Re: Paging strategy for x86

Posted: Tue Dec 01, 2020 1:06 pm
by kotovalexarian
I've noticed your comments on kernel mapping. So, should I map the whole kernel similarly in every page directory?

UPD: Yes, https://wiki.osdev.org/Higher_Half_Kernel says exactly this.

Re: Paging strategy for x86

Posted: Tue Dec 01, 2020 4:55 pm
by foliagecanine
In theory, when any program is loaded, the Kernel page directory is cloned to create a new address space.
The kernel then uses this NEW page directory and loads it into the CR3. Then it loads the program, maps whatever pages it needs, and executes it.

Then when a process decides to fork, that process' page directory is cloned (the addresses in the tables must be changed of course).
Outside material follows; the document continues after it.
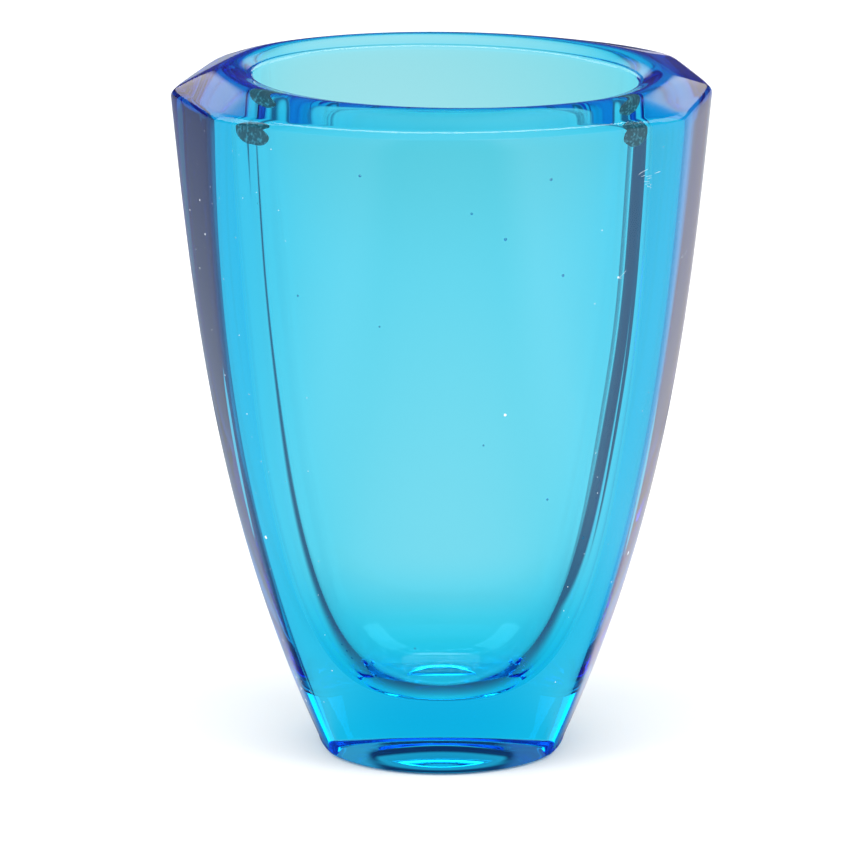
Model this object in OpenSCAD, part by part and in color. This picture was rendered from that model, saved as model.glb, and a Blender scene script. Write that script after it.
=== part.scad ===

A new processed gets assigned the cloned page directory and another PID.

The kernel is mapped similarly in EVERY page directory, so that it can be accessed at all times. The kernel's tables are set to Ring0 only to prevent user processes changing it.

The physical memory layout of the information does not matter much, as long as you can allocate/map new pages. The only time you really need to worry about correct physical mapping is when you have something like MMIO.

At least, this is what I understand. If someone sees something wrong with what I've said, please correct it.